(Recorded data)
»»
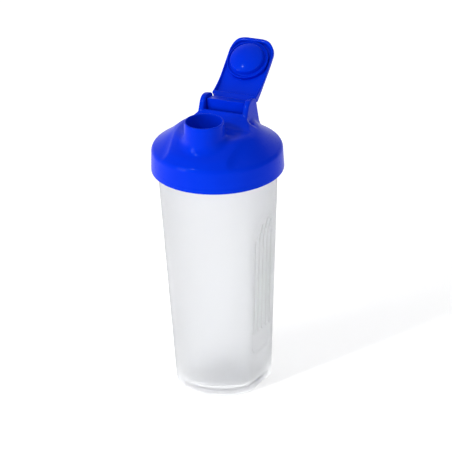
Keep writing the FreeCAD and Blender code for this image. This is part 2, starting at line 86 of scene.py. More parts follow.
# lid, as (radius, height) outlines turned about the axis
LID_OUTSIDE = [(0.0, COLLAR_Z), (49.0, COLLAR_Z), (48.4, 186.9, 4.9), (46.6, 190.7, -120.0),
               (32.1, 201.5, 9.0), (26.1, 203.95), (0.0, 204.4)]
LID_HOLLOW = [(47.2, 150.0), (47.2, 186.8), (46.0, 188.0), (41.7, 188.0), (41.7, 183.0),
              (40.2, 183.0), (40.2, 192.9), (28.6, 201.3)]
LID_TABLE = ((0, 56), (166, 210), 0.1)
LID_LOW, LID_HIGH = (-50.3, -50.3, 171.1), (50.3, 50.3, 221.1)
LID_STEP, LID_STEP_QUICK = 0.55, 0.8
SKIRT_EDGE, HOLLOW_EDGE = 0.9, 0.5
# spout, and the width of its blend into the dome: more at the rear, fading out upward
SPOUT_RIM_Z, SPOUT_R, SPOUT_ROOT_R, SPOUT_ROOT_Z = 218.4, 14.5, 15.6, 190.5
SPOUT_RIM_EDGE, SPOUT_ROOT_EDGE, SPOUT_BORE_EDGE = 1.0, 0.5, 1.0
SPOUT_BLEND, SPOUT_REAR_BLEND = 4.2, 5.0
SPOUT_REAR_Y, SPOUT_REAR_SPAN = -24.0, 14.0
SPOUT_FADE_Z, SPOUT_FADE_SPAN = 210.0, 5.0
# hinge ears and the gap between them, seen from the side as (y, z) corners
EAR_CORNERS = [((3.9, 196.0), 0.0), ((35.8, 196.0), 0.0), ((30.0, 217.4), 3.5),
               ((23.0, 219.8), 10.0), ((16.3, 219.8), 7.0)]
GAP_OUTLINE = [(3.9, 211.0), (13.9, 211.0), (13.9, 203.5), (28.0, 203.5), (41.0, 195.5),
               (41.0, 235.0), (3.9, 235.0)]
EAR_TABLE = ((0, 56), (168, 224), 0.1)
EAR_OUTER, EAR_EDGE = 19.5, 1.3
EAR_GAP, GAP_EDGE, GAP_MOUTH_EDGE = 15.35, 0.8, 1.2
EAR_BLEND, EAR_FRONT_BLEND = 2.6, 8.4
EAR_FRONT_Y, EAR_FRONT_SPAN = 15.0, 7.0
SOCKET_R, SOCKET_REACH = 2.58, 17.75

# flip cap lying closed: x across, u forward from its pivot, w up
CAP_SIDE = [(-4.6, -0.8), (0.5, -7.6), (6.0, -1.5), (8.6, 2.2), (14.5, 4.1, -60.0), (30.0, 7.7),
            (55.0, 7.7), (61.4, 5.7), (63.6, 6.4), (63.3, 9.7, 14.0), (56.0, 11.7, 170.0),
            (28.0, 11.2, 120.0), (2.5, 8.2, 9.0), (-5.6, 3.4)]
TRAY_W = 9.2
TRAY_HALF, TRAY_TIP, TRAY_TIP_ROUND = 16.1, 60.6, 10.4
TRAY_SIDE = [(14.2, -12.0), (14.2, 7.3, -30.0), (27.0, TRAY_W), (TRAY_TIP, TRAY_W),
             (TRAY_TIP, -12.0)]
CAP_TABLE = ((-12, 70), (-14, 16), 0.08)
CAP_LOW, CAP_HIGH = (-19.1, -8.6, -9.3), (19.1, 66.4, 13.1)
CAP_STEP, CAP_STEP_QUICK = 0.42, 0.6
CAP_HALF, CAP_TIP, CAP_TIP_ROUND = 17.5, 63.7, 12.0
HEEL_HALF, WAIST_U, WAIST_EDGE = 15.05, 11.5, 1.0
CAP_EDGE, TRAY_WALL_EDGE, TRAY_MOUTH_EDGE = 1.3, 1.2, 0.9
TRUNNION_R, TRUNNION_REACH, TRUNNION_EDGE = 2.5, 17.55, 0.4
# plug under the flip cap, as (radius, w) sizes
PLUG_U = 44.3
PLUG_SEAT_R, PLUG_SEAT_W = 5.0, 10.1
PLUG_COLLAR_R, PLUG_COLLAR_BORE_R, PLUG_COLLAR_W = 15.7, 14.9, 5.8
PLUG_COLLAR_ROUND, PLUG_COLLAR_BORE_ROUND = 0.35, 0.3
PLUG_GROOVE_R, PLUG_GROOVE_W, PLUG_GROOVE_ROUND = 13.4, 6.95, 0.65
PLUG_ROOT_R, PLUG_ROOT_W = 12.79, 6.3
PLUG_SIDE_R, PLUG_SIDE_W, PLUG_SIDE_ROUND = 12.5, 4.0, 1.3
DOME_REACH, DOME_EDGE_W, DOME_LOW, DOME_R = 11.7, 2.95, -0.11, 24.0

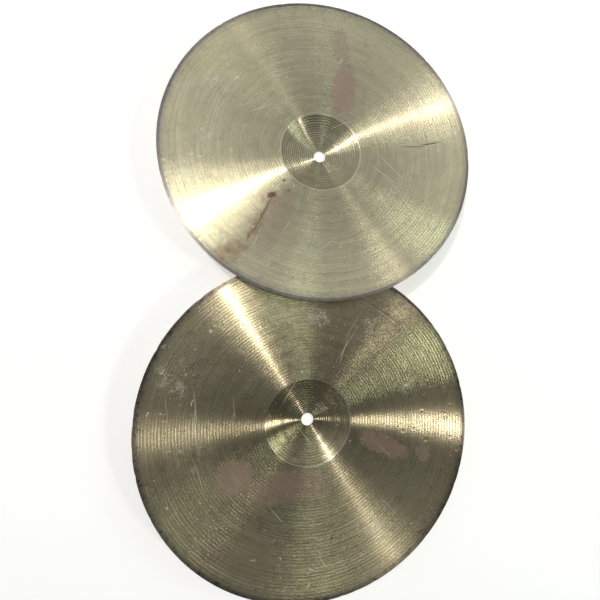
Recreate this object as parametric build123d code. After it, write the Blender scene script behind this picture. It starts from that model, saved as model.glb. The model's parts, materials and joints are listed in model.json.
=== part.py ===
from build123d import *

# A matched pair of hand cymbals, lying crown down with their hollow faces up.
#
# The lower cymbal stands level on the small flat land round its strap hole. The upper one stands on the
# same land, tipped a little, with its underside leaning on the lower one's rim.
#
# Frame, in millimetres: the origin is the centre of the lower cymbal's strap hole, on the surface that the
# pair lies on. +Z is up, along that hole, and +Y runs from the lower cymbal to the upper one.

import os
from math import asin, atan2, cos, degrees, hypot, sin, sqrt

# One cymbal, measured with its crown down and its hollow face up
rim_radius = 178.0
hole_radius = 7.0
land_radius = 10.0  # flat land round the strap hole, on both faces
bell_radius = 47.0  # where the bell meets the bow
bell_rise = 11.0
bow_rise = 13.2  # from the bell's edge to the rim
bell_wall = 1.5
bow_wall = 1.4  # beside the bell
rim_wall = 1.1  # beside the edge bevel
edge_wall = 0.6
edge_bevel = 3.5  # width of the plain band round the hollow face
bell_fold = 6.0  # radius of the fold between the bell and the bow
edge_round = 0.25
hole_round = 0.35

# The pair
centre_distance = 309.5
rest_gap = 0.3  # left between the two cymbals where one leans on the other


def height_on_arc(radius, start, end):
    """Height at a radius on the arc through two (radius, height) points whose centre is on the axis."""
    (r1, z1), (r2, z2) = start, end
    centre = (r2**2 + z2**2 - r1**2 - z1**2) / (2 * (z2 - z1))
    arc_radius = hypot(r1, centre - z1)
    return centre - sqrt(arc_radius**2 - radius**2)


def bow_arc(start, end):
    """The bow's arc between two (radius, height) points."""
    middle = (start[0] + end[0]) / 2
    return ThreePointArc(start, (middle, height_on_arc(middle, start, end)), end)


# The two ends of the bow on the domed face, and on the hollow face
dome_bow = ((bell_radius, bell_rise), (rim_radius, bell_rise + bow_rise))
bevel_start = rim_radius - edge_bevel
hollow_bow = (
    (bell_radius, bell_rise + bow_wall),
    (bevel_start, height_on_arc(bevel_start, *dome_bow) + rim_wall),
)


def cymbal():
    """One cymbal, turned from a single sheet, crown down with the strap hole on the Z axis."""
    dome_rim = dome_bow[1]
    hollow_edge = (rim_radius, dome_rim[1] + edge_wall)
    dome_land = (land_radius, 0)
    hollow_land = (land_radius, bell_wall)
    outline = [
        Line((hole_radius, 0), dome_land),
        TangentArc(dome_land, dome_bow[0], tangent=(1, 0)),
        bow_arc(*dome_bow),
        Line(dome_rim, hollow_edge),
        Line(hollow_edge, hollow_bow[1]),
        bow_arc(*hollow_bow),
        TangentArc(hollow_land, hollow_bow[0], tangent=(1, 0)),
        Line(hollow_land, (hole_radius, bell_wall)),
        Line((hole_radius, bell_wall), (hole_radius, 0)),
    ]
    profile = Sketch() + make_face(outline)
    for corner, radius in (
        (dome_bow[0], bell_fold),
        (hollow_bow[0], bell_fold),
        (dome_rim, edge_round),
        (hollow_edge, edge_round),
        ((hole_radius, bell_wall), hole_round),
    ):
        profile = fillet(profile.vertices().sort_by_distance((*corner, 0))[0], radius)
    return revolve(Plane.XZ * profile, axis=Axis.Z)


def lean_angle():
    """Tilt, in radians, of a cymbal pivoting on its land's far edge and leaning on the other one's rim."""
    reach = centre_distance - rim_radius  # from the leaning cymbal's axis to the edge under it
    along = reach + land_radius
    above = height_on_arc(reach, *dome_bow)
    target = dome_bow[1][1] + edge_wall + rest_gap
    return asin(target / hypot(along, above)) - atan2(above, along)


def leaning_place():
    """Where the upper cymbal lies."""
    tilt = lean_angle()
    return Pos(0, centre_distance, land_radius * sin(tilt)) * Rot(X=-degrees(tilt))


def main():
    os.makedirs("parts", exist_ok=True)
    one = cymbal()
    upper = leaning_place() * one
    export_step(one, "parts/lower_cymbal.step")
    export_step(upper, "parts/upper_cymbal.step")
    print("lean angle", round(degrees(lean_angle()), 3), "degrees")
    print("one cymbal", round(one.volume / 1000, 1), "cm3")


main()
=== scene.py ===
import json
import math

import bpy
import numpy as np
from mathutils import Matrix, Vector


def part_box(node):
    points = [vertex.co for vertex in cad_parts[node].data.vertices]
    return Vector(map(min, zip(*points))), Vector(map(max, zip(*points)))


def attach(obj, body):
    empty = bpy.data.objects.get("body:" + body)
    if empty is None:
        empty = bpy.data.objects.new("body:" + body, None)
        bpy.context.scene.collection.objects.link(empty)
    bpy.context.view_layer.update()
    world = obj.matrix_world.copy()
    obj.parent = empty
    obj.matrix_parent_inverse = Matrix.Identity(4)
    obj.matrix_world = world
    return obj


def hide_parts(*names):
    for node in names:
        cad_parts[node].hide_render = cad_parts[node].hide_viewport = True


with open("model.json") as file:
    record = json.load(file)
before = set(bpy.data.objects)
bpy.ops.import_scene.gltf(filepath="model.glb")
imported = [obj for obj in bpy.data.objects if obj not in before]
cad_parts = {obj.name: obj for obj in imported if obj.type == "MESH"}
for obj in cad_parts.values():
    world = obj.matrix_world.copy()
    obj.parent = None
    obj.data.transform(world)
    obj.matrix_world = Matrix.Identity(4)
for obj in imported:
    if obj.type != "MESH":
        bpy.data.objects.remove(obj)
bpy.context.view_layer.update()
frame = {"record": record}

# ---------------------------------------------------------------- sizes of the sheet, in metres

low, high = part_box("lower_cymbal")
RIM_RADIUS = (high.x - low.x) / 2
HEIGHT = high.z - low.z
HOLE_RADIUS = 0.007
LAND_RADIUS = 0.010
BELL_RADIUS = 0.047
BELL_RISE = 0.011
BELL_WALL = 0.0015
BOW_WALL = 0.0014
RIM_WALL = 0.0011
EDGE_WALL = 0.0006
BAND_WIDTH = 0.0035

AROUND = 480  # points in each ring of the mesh

# ---------------------------------------------------------------- marks of the lathe, in millimetres

BELL_CUT = 2.4  # pitch of the turning rings in the bell
GROOVES = ((1.13, 0.22), (0.83, 0.14))  # pitch and steepness of each set of fine grooves
BELL_FADE = (46.0, 47.5)  # radii between which the bell's look gives way to the bow's
BELL_LINE = 47.6  # radius of the bright line round the bell
BAND_FADE = (174.2, 174.9)  # radii between which the dull band at the rim begins
MARK_DEPTH = 0.00004  # depth of the small round marks, in metres
ROUGHNESS = 0.245


# ---------------------------------------------------------------- the turned sheet

def bow_height(radius, start, end):
    """Height of the arc through two (radius, height) points that is centred on the axis."""
    (r1, z1), (r2, z2) = start, end
    centre = (r2**2 + z2**2 - r1**2 - z1**2) / (2 * (z2 - z1))
    return centre - np.sqrt((r1**2 + (centre - z1) ** 2) - radius**2)


def bell_height(radius, floor, rise):
    """Height of the bell, which leaves the flat land level."""
    run = BELL_RADIUS - LAND_RADIUS
    size = (run**2 + rise**2) / (2 * rise)
    reach = np.clip(radius - LAND_RADIUS, 0, size)
    return floor + size - np.sqrt(size**2 - reach**2)


def joined(bell, bow, fold=0.0003):
    """The bell inside and the bow outside, with a rounded fold between them."""
    return -fold * np.logaddexp(-bell / fold, -bow / fold)


DOME_RIM = (RIM_RADIUS, HEIGHT - EDGE_WALL)
BAND_START = RIM_RADIUS - BAND_WIDTH
HOLLOW_RIM = (BAND_START, float(bow_height(BAND_START, (BELL_RADIUS, BELL_RISE), DOME_RIM)) + RIM_WALL)


def dome_face(radius):
    bow = bow_height(radius, (BELL_RADIUS, BELL_RISE), DOME_RIM)
    return joined(bell_height(radius, 0.0, BELL_RISE), bow)


def hollow_face(radius):
    bow = bow_height(radius, (BELL_RADIUS, BELL_RISE + BOW_WALL), HOLLOW_RIM)
    return joined(bell_height(radius, BELL_WALL, BELL_RISE + BOW_WALL - BELL_WALL), bow)


def profile():
    """Radius, height and face of each ring of the mesh, once round the section.

    The face is 1 on the hollow side, -1 on the domed side and 0 on the edges between them.
    """
    top, bottom = HEIGHT, HEIGHT - EDGE_WALL
    hole_edge = [(0, 0.0001), (0, 0.0007), (0, BELL_WALL - 0.00035)]
    hole_edge += [(0.0001, BELL_WALL - 0.0001), (0.00035, BELL_WALL)]
    bell = np.linspace(HOLE_RADIUS + 0.0008, BELL_RADIUS + 0.003, 66)
    bow = np.linspace(BELL_RADIUS + 0.004, BAND_START, 100)
    band = [(0.0022, HOLLOW_RIM[1] + 0.00003), (0.0008, top - 0.00001)]
    rim_edge = [(0.00025, top), (0.00006, top - 0.0001), (0, top - 0.0003), (0.00006, bottom + 0.0001)]
    under_bow = np.linspace(BAND_START, BELL_RADIUS + 0.004, 24)
    under_bell = np.linspace(BELL_RADIUS + 0.003, LAND_RADIUS, 20)

    rings = [(HOLE_RADIUS + past, height, 0) for past, height in hole_edge]
    rings += [(r, float(hollow_face(r)), 1) for r in np.concatenate([bell, bow])]
    rings += [(RIM_RADIUS - inset, height, 1) for inset, height in band]
    rings += [(RIM_RADIUS - inset, height, 0) for inset, height in rim_edge]
    rings += [(RIM_RADIUS - 0.0003, bottom, -1)]
    rings += [(r, float(dome_face(r)), -1) for r in np.concatenate([under_bow, under_bell])]
    rings += [(HOLE_RADIUS + 0.0003, 0.0, -1)]
    return np.array(rings)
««
◆ Work instructions
Output the section opening with the line that has "upper = leaning_place() * one" and closing with the line that has "obj.data.transform(world)". Keep both end lines and leave out the rest.

◆ Result of this exercise
    upper = leaning_place() * one
    export_step(one, "parts/lower_cymbal.step")
    export_step(upper, "parts/upper_cymbal.step")
    print("lean angle", round(degrees(lean_angle()), 3), "degrees")
    print("one cymbal", round(one.volume / 1000, 1), "cm3")


main()
=== scene.py ===
import json
import math

import bpy
import numpy as np
from mathutils import Matrix, Vector


def part_box(node):
    points = [vertex.co for vertex in cad_parts[node].data.vertices]
    return Vector(map(min, zip(*points))), Vector(map(max, zip(*points)))


def attach(obj, body):
    empty = bpy.data.objects.get("body:" + body)
    if empty is None:
        empty = bpy.data.objects.new("body:" + body, None)
        bpy.context.scene.collection.objects.link(empty)
    bpy.context.view_layer.update()
    world = obj.matrix_world.copy()
    obj.parent = empty
    obj.matrix_parent_inverse = Matrix.Identity(4)
    obj.matrix_world = world
    return obj


def hide_parts(*names):
    for node in names:
        cad_parts[node].hide_render = cad_parts[node].hide_viewport = True


with open("model.json") as file:
    record = json.load(file)
before = set(bpy.data.objects)
bpy.ops.import_scene.gltf(filepath="model.glb")
imported = [obj for obj in bpy.data.objects if obj not in before]
cad_parts = {obj.name: obj for obj in imported if obj.type == "MESH"}
for obj in cad_parts.values():
    world = obj.matrix_world.copy()
    obj.parent = None
    obj.data.transform(world)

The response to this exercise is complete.